Care workers have been added to the Pacific Australia Labor Mobility (PALM) scheme, traditionally aimed at seasonal agriculture workers like fruit pickers. This has led to skilled health workers - like nurses - quitting their jobs to take up better paid but lower skilled jobs in Australia.
The report details the harrowing state of the health systems in Fiji, Papua New Guinea, Samoa, the Solomon Islands and Vanuatu. Many health services and hospitals have been decimated, operating at 30-40 percent capacity or below.
The research reveals that not only are Pacific workers doing lower-skilled care jobs in Australia, they are vulnerable to poor treatment, due to their visa status.
"Workers have the right to cross borders for a better life for themselves and their families," said Fiona Macdonald, Director of the Centre for Future Work at The Australia Institute.
"But the current system is broken. It is rich countries taking from poor countries and giving nothing back. Australia and New Zealand are offloading their own care crises to their Pacific neighbours.
"Australia has vowed to invest in the health systems of its Pacific neighbours, not destroy them.
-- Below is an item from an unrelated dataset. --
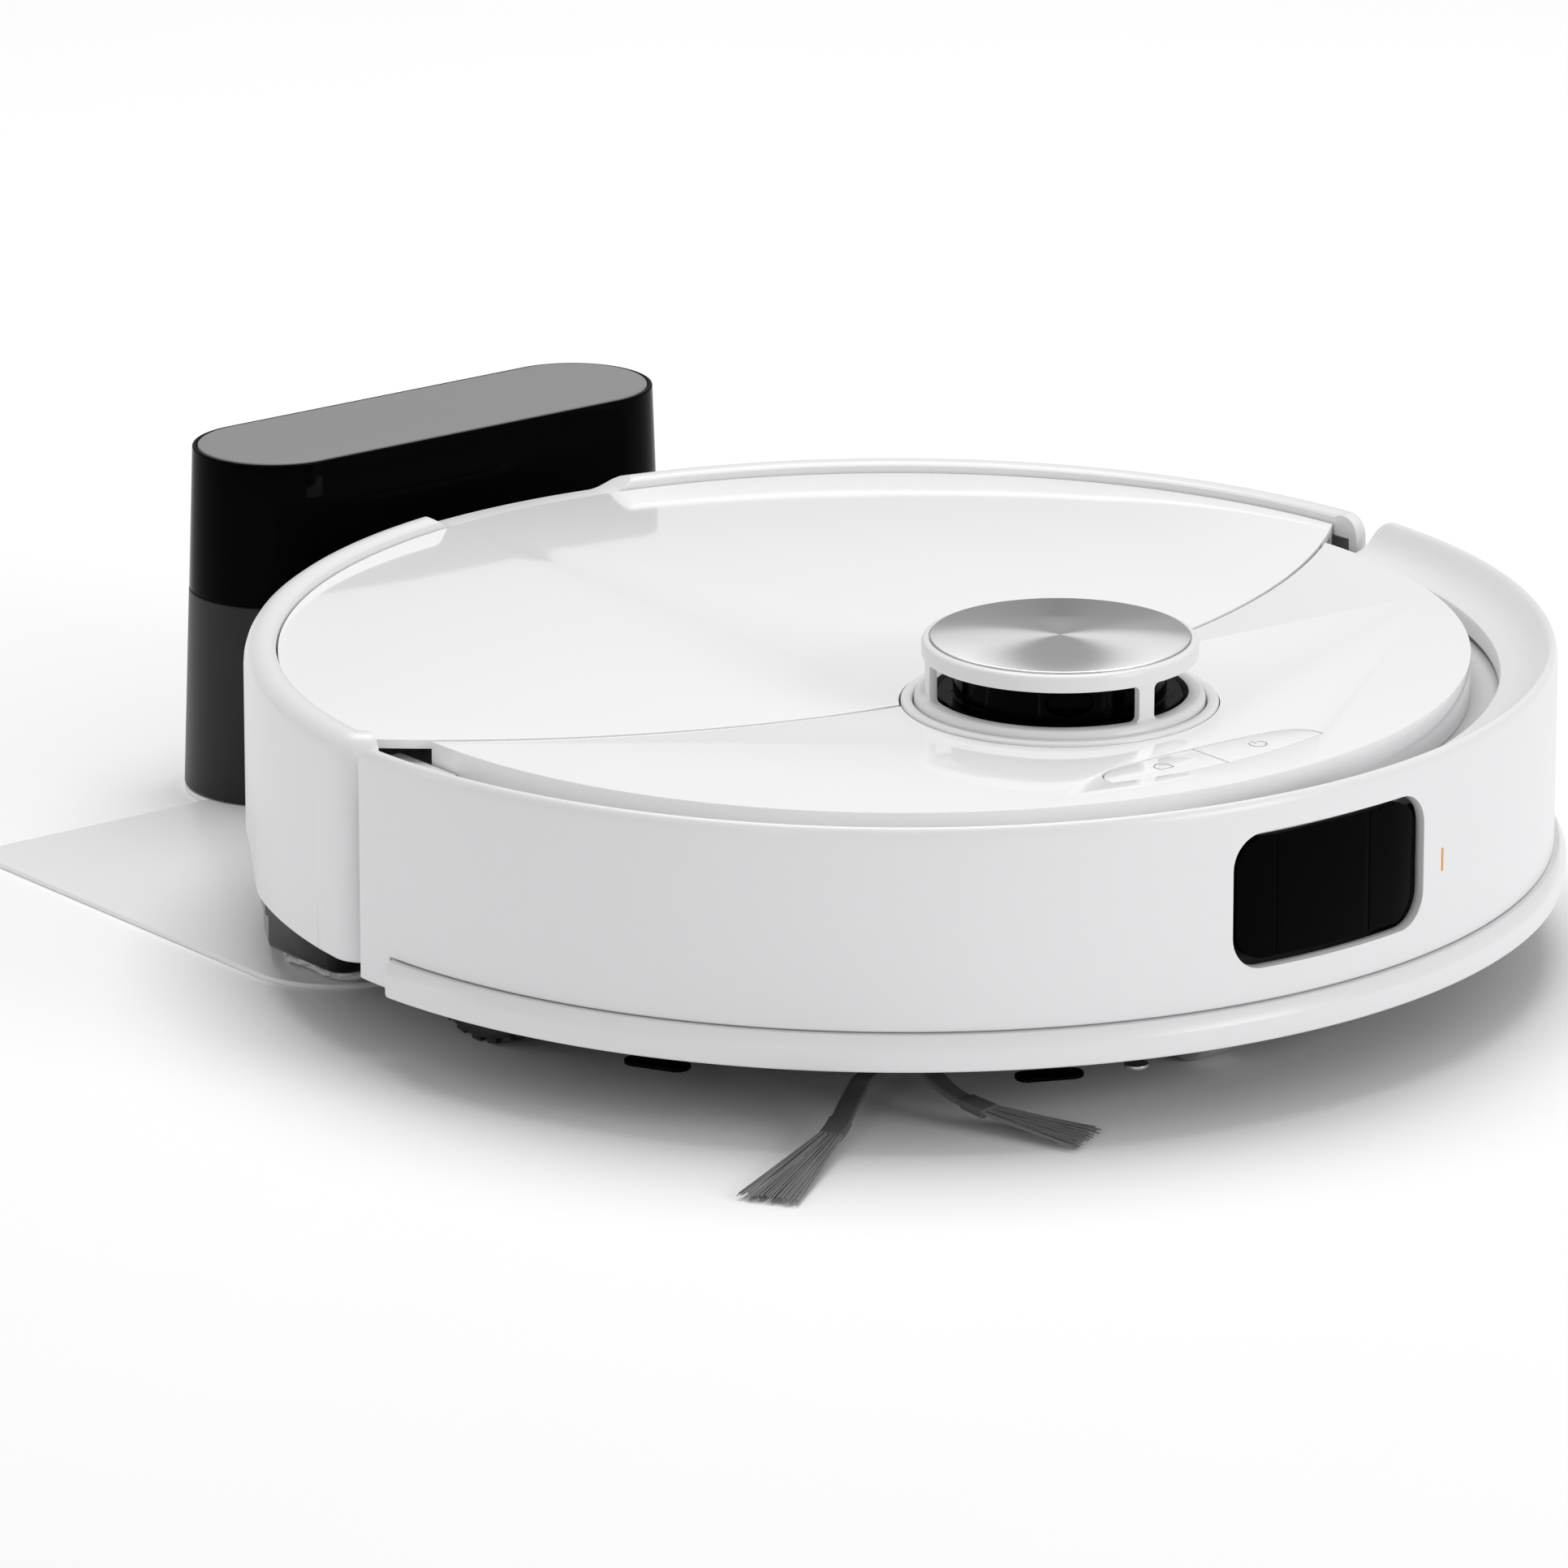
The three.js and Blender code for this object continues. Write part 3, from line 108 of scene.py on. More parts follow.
def pick(obj: Object, kind: str, test: Callable[[Vector, Vector], bool]) -> int:
    """Select vertices, edges or faces by their middle and normal, in world space.

    Args:
        obj: The object in edit mode.
        kind: VERT, EDGE or FACE.
        test: Takes the element's middle and its normal (an edge's is its direction).

    Returns:
        How many were picked.
    """
    bpy.ops.mesh.select_mode(type=kind)
    bpy.ops.mesh.select_all(action="DESELECT")
    mesh = bmesh.from_edit_mesh(obj.data)
    place = obj.matrix_world
    count = 0
    if kind == "VERT":
        rows = [(v, v.co, v.normal) for v in mesh.verts]
    elif kind == "EDGE":
        rows = [(e, (e.verts[0].co + e.verts[1].co) / 2, e.verts[1].co - e.verts[0].co) for e in mesh.edges]
    else:
        rows = [(f, f.calc_center_median(), f.normal) for f in mesh.faces]
    for element, middle, normal in rows:
        if test(place @ middle, normal.normalized() if normal.length > 0 else normal):
            element.select_set(True)
            count += 1
    mesh.select_flush_mode()
    bmesh.update_edit_mesh(obj.data)
    return count


def settle(obj: Object, name: str) -> Object:
    """Name an object and move its place into its mesh.

    Args:
        obj: A finished primitive.
        name: The piece's name.

    Returns:
        The same object, at the origin.
    """
    obj.name = name
    obj.data.name = name
    focus(obj)
    bpy.ops.object.transform_apply(location=True, rotation=True, scale=True)
    return obj


def close_up(obj: Object) -> None:
    """Merge doubles, fill open ends and turn all faces outwards."""
    with editing(obj):
        bpy.ops.mesh.select_all(action="SELECT")
        bpy.ops.mesh.remove_doubles(threshold=0.002 * MM)
        bpy.ops.mesh.fill_holes(sides=0)
        bpy.ops.mesh.select_all(action="SELECT")
        bpy.ops.mesh.normals_make_consistent(inside=False)


def draw(name: str, points: Sequence[Vector], closed: bool = True) -> Object:
    """Draw a line of vertices by extruding one from point to point.

    Args:
        name: The object's name.
        points: Corners of the line, in world space.
        closed: Whether the last point joins the first.

    Returns:
        A new object made of edges.
    """
    bpy.ops.mesh.primitive_plane_add(size=MM, location=points[0])
    obj = settle(bpy.context.object, name)
    with editing(obj):
        bpy.ops.mesh.select_all(action="SELECT")
        bpy.ops.mesh.merge(type="CENTER")
        for start, end in zip(points, points[1:]):
            bpy.ops.mesh.extrude_region_move(TRANSFORM_OT_translate={"value": end - start})
        if closed:
            first, last = points[0], points[-1]
            near = 0.001 * MM
            pick(obj, "VERT", lambda p, _: (p - first).length < near or (p - last).length < near)
            bpy.ops.mesh.edge_face_add()
    return obj


def polar(radius: float, angle: float, height: float = 0.0, centre: Vector = Vector()) -> Vector:
    """Point round an upright axis, its angle in degrees from the front (-Y) towards +X."""
    turn = math.radians(angle)
    return centre + Vector((radius * math.sin(turn), -radius * math.cos(turn), height))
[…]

It should be helping to build better, safer health facilities and train workers, not lure them away.
"We are taking workers out of a system already at breaking point, giving them jobs which are below their skill level and failing to protect them from exploitation and mistreatment.
"The recruiting and labour hire systems, including international schemes like PALM, need urgent reform. This should start with meaningful dialogue with the workers themselves."